START STORED DATA

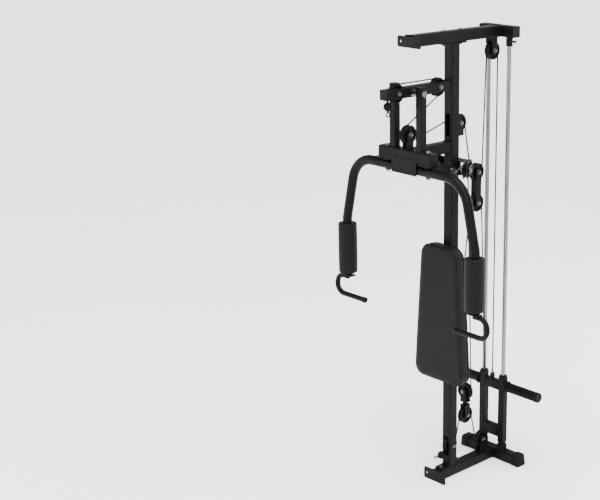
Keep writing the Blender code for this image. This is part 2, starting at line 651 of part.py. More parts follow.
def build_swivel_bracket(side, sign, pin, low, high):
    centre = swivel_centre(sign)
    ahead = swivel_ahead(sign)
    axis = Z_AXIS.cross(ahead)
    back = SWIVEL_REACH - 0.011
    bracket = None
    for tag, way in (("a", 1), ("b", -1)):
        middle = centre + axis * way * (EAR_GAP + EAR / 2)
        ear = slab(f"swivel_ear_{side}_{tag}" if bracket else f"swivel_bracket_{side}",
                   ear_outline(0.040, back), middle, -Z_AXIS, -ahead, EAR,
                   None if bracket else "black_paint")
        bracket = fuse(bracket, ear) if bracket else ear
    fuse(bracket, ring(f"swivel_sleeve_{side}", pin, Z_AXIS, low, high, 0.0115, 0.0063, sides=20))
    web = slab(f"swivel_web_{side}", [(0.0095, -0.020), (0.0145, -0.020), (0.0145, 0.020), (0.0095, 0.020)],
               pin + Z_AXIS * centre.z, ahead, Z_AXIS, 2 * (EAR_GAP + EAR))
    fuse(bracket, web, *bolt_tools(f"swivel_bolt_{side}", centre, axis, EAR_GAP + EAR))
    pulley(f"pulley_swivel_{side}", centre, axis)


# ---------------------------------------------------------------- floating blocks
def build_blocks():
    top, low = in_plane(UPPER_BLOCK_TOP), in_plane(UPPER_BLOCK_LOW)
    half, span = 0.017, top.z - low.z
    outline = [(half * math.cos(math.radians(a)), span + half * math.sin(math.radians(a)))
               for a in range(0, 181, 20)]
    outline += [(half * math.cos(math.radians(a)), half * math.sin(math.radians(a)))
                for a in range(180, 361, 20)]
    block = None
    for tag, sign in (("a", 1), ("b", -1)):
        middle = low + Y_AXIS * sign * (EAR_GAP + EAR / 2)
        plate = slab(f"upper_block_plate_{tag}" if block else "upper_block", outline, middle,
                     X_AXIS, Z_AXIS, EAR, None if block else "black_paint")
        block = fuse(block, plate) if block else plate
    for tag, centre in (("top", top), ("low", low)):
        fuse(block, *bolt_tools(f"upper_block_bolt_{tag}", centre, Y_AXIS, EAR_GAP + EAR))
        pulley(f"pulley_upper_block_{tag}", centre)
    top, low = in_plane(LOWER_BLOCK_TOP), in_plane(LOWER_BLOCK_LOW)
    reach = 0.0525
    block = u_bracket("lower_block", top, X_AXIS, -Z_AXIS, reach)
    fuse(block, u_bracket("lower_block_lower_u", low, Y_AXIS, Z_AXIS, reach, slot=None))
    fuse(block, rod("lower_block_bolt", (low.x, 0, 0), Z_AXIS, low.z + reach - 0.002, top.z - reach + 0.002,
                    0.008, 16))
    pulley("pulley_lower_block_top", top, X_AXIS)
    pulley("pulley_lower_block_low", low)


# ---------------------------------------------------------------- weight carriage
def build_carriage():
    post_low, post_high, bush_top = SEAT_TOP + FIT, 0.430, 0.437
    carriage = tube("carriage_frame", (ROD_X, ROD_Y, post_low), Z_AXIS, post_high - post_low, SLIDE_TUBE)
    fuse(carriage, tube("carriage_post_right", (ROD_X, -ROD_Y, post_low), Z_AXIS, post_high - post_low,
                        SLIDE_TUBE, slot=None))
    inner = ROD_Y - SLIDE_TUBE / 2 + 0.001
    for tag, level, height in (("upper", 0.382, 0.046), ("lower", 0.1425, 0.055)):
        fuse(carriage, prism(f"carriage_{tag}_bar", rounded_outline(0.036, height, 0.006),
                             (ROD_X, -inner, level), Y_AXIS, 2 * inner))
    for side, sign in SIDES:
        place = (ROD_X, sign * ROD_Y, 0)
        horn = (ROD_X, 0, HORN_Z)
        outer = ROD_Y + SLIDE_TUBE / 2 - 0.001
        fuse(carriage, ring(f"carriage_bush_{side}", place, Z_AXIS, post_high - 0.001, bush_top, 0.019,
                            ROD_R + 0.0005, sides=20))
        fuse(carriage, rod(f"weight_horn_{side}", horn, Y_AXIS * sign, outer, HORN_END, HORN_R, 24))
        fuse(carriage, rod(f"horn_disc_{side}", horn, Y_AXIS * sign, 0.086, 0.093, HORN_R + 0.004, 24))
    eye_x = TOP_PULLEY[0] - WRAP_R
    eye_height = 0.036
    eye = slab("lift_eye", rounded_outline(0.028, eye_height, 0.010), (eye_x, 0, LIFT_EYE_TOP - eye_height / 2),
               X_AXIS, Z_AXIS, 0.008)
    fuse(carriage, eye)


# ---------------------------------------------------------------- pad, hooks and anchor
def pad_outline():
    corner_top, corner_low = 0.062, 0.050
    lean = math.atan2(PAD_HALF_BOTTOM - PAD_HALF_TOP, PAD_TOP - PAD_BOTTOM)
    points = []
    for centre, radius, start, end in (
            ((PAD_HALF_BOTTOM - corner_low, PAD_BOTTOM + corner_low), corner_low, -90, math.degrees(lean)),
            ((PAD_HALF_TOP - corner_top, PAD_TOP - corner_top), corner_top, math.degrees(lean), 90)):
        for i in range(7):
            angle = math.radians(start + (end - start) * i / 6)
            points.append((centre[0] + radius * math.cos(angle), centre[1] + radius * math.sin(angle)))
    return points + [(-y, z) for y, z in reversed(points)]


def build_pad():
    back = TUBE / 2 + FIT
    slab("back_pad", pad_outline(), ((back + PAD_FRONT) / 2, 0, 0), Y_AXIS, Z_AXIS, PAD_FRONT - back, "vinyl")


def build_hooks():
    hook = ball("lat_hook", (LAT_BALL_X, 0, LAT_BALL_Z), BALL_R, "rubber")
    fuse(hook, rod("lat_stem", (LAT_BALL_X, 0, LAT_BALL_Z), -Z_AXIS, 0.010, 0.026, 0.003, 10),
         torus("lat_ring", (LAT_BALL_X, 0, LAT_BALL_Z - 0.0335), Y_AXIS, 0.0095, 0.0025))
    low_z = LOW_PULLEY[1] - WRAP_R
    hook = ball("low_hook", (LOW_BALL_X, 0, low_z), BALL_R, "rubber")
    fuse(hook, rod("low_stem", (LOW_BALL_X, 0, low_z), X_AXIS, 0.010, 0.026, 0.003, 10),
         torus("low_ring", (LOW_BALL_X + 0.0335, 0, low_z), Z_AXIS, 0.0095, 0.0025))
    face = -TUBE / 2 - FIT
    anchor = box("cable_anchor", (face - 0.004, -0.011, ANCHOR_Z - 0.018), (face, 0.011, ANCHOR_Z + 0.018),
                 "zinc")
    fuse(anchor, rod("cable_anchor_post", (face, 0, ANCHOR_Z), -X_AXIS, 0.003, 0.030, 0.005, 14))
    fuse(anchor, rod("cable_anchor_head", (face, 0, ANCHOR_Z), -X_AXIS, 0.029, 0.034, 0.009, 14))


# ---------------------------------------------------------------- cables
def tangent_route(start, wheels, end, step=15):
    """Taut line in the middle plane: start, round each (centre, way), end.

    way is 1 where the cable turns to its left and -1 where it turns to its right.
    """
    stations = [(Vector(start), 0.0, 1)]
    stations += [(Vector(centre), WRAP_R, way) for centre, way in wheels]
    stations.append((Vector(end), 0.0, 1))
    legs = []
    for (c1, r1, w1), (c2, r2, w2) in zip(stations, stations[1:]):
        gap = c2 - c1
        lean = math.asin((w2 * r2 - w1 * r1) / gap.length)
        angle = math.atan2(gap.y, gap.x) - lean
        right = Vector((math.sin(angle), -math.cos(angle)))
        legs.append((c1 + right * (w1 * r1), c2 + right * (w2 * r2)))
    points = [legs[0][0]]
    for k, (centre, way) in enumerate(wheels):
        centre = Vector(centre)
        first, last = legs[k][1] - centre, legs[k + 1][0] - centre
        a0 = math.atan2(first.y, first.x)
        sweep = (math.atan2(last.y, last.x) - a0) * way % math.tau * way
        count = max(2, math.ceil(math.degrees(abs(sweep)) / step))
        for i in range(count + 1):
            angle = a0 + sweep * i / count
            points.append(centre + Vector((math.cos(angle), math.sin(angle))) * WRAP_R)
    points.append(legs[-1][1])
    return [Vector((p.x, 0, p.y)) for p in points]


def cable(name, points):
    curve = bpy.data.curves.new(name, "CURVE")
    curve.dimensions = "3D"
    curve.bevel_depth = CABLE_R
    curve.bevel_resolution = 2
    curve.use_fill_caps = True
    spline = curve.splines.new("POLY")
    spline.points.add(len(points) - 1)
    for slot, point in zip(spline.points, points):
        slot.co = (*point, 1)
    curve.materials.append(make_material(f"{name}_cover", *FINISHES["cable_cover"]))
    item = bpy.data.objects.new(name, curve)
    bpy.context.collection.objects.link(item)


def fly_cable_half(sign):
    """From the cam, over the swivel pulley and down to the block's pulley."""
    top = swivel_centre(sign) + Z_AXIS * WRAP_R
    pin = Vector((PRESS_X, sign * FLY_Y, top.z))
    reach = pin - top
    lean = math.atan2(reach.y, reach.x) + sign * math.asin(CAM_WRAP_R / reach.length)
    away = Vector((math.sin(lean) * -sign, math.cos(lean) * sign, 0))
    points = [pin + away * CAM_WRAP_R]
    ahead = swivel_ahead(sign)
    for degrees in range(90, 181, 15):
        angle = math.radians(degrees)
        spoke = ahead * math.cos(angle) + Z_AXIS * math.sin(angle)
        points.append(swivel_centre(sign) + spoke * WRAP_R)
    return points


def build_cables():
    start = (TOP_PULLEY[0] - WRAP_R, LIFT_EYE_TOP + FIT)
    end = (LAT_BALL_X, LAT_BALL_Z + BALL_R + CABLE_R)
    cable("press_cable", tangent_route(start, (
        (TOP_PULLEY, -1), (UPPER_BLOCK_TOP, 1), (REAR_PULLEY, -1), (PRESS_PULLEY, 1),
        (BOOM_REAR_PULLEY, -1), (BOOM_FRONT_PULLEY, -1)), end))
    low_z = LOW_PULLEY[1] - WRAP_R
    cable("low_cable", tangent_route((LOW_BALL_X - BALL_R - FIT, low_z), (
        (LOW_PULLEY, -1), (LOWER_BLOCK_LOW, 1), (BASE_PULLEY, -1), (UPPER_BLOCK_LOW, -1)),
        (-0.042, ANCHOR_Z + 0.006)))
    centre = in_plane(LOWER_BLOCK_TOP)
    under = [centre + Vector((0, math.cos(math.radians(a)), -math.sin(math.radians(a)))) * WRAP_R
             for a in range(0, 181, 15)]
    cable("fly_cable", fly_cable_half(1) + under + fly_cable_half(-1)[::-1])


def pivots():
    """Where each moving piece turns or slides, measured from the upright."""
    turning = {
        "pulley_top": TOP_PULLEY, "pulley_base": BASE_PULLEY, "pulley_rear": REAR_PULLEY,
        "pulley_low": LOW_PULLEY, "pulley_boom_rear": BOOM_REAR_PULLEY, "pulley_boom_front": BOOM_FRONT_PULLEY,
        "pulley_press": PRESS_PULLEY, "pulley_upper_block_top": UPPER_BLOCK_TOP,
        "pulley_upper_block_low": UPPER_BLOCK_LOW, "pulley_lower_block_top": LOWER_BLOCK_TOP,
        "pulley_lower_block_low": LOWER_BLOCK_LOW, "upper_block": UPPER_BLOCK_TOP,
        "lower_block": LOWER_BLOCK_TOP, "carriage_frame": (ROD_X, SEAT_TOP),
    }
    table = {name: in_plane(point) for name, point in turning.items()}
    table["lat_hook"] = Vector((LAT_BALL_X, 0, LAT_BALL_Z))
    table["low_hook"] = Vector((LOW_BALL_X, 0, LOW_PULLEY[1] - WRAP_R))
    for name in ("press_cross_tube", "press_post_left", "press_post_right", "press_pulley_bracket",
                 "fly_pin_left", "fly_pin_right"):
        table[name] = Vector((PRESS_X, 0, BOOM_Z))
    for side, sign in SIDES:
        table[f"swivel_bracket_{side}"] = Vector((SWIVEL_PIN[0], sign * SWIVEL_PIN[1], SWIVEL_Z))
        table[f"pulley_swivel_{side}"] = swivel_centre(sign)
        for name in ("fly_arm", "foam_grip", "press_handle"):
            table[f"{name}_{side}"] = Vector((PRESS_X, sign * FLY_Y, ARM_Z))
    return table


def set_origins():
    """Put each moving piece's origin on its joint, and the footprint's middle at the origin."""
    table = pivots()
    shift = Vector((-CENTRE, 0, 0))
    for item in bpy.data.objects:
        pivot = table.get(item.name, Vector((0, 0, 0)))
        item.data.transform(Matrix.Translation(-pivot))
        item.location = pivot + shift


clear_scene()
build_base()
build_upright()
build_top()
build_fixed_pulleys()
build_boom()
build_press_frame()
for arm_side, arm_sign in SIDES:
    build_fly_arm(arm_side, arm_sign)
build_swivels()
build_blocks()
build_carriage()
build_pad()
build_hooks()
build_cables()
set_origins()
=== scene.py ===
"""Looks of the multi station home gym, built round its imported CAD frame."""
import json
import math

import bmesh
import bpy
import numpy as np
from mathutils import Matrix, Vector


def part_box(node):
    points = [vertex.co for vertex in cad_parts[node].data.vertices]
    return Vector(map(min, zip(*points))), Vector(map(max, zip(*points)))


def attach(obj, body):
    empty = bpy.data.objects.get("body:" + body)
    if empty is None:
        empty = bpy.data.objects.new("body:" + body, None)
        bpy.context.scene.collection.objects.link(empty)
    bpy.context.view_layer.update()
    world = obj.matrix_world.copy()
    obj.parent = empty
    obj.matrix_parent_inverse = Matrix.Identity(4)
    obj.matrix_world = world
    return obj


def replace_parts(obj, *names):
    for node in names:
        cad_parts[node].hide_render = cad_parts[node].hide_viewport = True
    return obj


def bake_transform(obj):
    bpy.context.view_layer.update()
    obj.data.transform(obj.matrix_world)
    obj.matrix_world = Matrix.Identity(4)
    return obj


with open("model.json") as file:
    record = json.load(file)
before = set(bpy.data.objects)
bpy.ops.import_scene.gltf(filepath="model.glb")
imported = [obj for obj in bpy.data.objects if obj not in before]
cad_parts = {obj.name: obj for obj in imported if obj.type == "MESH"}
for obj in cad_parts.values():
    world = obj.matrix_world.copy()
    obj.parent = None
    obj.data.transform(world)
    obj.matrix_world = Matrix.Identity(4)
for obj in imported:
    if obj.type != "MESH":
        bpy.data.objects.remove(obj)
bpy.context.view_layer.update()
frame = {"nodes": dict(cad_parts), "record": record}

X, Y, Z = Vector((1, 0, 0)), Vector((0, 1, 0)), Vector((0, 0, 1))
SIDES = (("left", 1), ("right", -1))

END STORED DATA
START STORED DATA

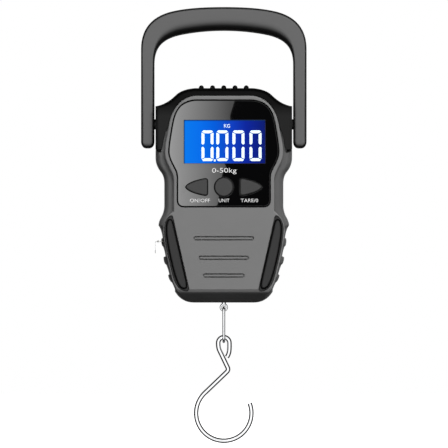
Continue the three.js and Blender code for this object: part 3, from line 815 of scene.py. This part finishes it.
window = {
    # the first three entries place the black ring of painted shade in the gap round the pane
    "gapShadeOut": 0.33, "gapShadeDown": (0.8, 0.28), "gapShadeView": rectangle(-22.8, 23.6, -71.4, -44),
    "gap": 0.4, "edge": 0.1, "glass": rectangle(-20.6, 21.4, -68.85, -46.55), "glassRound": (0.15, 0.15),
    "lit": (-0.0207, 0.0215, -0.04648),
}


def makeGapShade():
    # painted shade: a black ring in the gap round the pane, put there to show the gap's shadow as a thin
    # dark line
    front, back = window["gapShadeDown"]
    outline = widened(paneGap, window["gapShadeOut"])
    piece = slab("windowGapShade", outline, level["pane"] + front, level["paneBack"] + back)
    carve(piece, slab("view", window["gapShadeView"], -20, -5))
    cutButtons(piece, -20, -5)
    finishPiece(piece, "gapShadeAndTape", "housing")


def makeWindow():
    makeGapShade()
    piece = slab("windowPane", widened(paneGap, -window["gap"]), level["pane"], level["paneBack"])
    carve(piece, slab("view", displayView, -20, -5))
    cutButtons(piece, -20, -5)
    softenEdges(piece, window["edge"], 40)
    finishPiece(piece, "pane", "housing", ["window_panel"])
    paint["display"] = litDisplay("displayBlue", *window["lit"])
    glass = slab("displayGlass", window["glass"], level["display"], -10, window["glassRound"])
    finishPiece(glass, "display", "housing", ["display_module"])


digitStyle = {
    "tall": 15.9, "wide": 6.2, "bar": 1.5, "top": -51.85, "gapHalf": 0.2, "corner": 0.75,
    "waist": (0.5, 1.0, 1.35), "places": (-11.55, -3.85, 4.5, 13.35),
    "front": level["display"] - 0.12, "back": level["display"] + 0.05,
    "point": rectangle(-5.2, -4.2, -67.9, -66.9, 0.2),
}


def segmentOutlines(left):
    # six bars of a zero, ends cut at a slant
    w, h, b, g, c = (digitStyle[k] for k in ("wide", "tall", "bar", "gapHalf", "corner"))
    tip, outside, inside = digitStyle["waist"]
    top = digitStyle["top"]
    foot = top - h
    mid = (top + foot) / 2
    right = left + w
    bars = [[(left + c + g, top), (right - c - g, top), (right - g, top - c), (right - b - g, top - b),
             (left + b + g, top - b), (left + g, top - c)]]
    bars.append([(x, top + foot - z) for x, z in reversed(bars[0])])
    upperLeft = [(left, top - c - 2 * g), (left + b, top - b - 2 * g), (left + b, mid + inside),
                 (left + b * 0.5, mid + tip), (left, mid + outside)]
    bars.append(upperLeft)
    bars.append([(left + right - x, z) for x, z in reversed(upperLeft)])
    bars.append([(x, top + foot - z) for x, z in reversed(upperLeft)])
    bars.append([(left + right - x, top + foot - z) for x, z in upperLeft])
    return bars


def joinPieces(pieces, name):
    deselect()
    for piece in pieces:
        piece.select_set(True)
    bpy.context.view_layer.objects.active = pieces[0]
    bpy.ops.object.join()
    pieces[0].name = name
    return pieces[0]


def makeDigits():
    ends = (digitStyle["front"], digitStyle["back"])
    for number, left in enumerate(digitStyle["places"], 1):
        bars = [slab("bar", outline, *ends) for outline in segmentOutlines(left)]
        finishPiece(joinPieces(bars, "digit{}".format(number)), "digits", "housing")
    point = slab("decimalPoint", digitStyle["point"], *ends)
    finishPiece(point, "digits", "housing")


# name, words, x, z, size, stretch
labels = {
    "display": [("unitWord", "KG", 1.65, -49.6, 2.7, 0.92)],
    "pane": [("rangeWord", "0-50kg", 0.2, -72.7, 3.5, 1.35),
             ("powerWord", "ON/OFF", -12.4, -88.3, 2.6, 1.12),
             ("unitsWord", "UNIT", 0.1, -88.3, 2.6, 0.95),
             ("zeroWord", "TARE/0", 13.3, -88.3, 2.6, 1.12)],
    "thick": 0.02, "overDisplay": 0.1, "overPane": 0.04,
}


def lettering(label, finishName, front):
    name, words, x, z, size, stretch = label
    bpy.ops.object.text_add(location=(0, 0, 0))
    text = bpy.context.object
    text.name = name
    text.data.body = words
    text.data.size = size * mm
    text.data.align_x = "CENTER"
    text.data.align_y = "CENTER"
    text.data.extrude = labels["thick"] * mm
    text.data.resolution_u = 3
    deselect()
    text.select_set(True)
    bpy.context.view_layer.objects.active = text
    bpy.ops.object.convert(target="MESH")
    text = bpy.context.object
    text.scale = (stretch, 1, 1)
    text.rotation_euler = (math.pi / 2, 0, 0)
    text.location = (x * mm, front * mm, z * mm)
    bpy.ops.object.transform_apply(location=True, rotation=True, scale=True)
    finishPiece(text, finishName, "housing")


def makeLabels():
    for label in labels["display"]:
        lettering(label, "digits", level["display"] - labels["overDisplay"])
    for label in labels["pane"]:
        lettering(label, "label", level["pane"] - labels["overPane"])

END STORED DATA
START STORED DATA

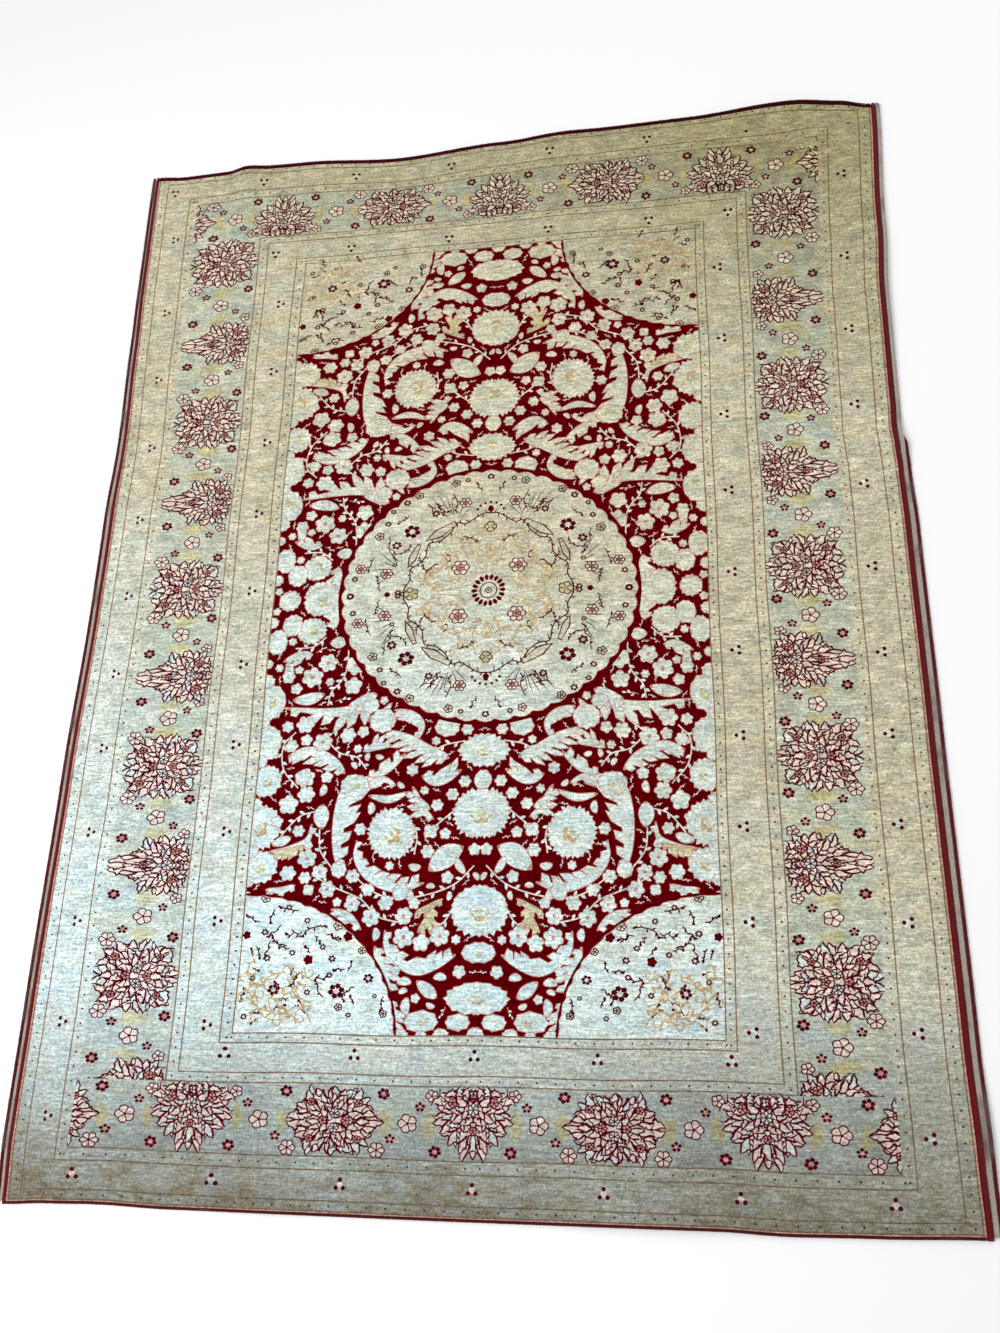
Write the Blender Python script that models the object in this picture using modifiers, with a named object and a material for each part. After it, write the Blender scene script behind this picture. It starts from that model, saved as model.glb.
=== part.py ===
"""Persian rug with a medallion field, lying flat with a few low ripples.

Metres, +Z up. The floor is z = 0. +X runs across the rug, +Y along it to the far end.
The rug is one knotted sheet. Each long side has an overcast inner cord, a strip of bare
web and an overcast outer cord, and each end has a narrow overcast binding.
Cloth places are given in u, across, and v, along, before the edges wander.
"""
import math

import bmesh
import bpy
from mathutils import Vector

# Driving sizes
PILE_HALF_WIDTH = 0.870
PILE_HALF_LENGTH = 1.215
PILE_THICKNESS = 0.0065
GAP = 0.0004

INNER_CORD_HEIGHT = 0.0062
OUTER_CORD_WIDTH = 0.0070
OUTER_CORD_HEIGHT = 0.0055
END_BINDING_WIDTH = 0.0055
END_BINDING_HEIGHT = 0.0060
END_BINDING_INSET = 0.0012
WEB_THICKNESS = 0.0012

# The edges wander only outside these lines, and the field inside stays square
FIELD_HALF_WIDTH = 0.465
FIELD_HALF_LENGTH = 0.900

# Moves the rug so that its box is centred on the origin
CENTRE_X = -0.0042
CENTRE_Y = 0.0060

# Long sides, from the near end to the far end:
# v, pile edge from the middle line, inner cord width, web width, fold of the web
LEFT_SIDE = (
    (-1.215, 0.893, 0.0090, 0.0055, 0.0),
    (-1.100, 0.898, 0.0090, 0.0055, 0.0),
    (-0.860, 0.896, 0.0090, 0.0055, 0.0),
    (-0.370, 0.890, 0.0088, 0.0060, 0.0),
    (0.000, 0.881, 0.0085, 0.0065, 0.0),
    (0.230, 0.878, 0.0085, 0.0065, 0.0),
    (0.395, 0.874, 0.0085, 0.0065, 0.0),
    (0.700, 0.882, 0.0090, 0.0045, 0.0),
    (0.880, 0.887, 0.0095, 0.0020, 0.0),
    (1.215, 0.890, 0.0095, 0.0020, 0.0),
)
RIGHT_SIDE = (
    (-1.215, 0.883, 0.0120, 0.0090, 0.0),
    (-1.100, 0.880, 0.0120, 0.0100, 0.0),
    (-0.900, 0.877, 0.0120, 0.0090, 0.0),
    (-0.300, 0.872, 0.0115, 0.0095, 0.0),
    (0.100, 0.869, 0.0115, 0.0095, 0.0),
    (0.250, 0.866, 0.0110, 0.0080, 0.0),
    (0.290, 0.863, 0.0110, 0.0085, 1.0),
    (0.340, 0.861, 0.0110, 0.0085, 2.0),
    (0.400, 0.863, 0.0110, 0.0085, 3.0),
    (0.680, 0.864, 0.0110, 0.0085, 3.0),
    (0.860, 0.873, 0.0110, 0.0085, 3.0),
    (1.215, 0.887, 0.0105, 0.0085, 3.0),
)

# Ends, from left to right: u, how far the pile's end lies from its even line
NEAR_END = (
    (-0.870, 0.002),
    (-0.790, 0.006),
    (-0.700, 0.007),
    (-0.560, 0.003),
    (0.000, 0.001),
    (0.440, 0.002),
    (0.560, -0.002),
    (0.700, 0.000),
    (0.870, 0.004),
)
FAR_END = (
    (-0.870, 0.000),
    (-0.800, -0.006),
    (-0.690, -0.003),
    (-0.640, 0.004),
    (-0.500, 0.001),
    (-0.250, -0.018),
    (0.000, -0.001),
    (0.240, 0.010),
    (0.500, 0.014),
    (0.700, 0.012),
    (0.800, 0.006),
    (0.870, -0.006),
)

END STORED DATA

# [DIRECTION]
From the data above, pick out each line containing "context" and copy it.

# [REPLY]
    bpy.context.collection.objects.link(item)
        bpy.context.scene.collection.objects.link(empty)
    bpy.context.view_layer.update()
    bpy.context.view_layer.update()
bpy.context.view_layer.update()
    bpy.context.view_layer.objects.active = pieces[0]
    text = bpy.context.object
    bpy.context.view_layer.objects.active = text
    text = bpy.context.object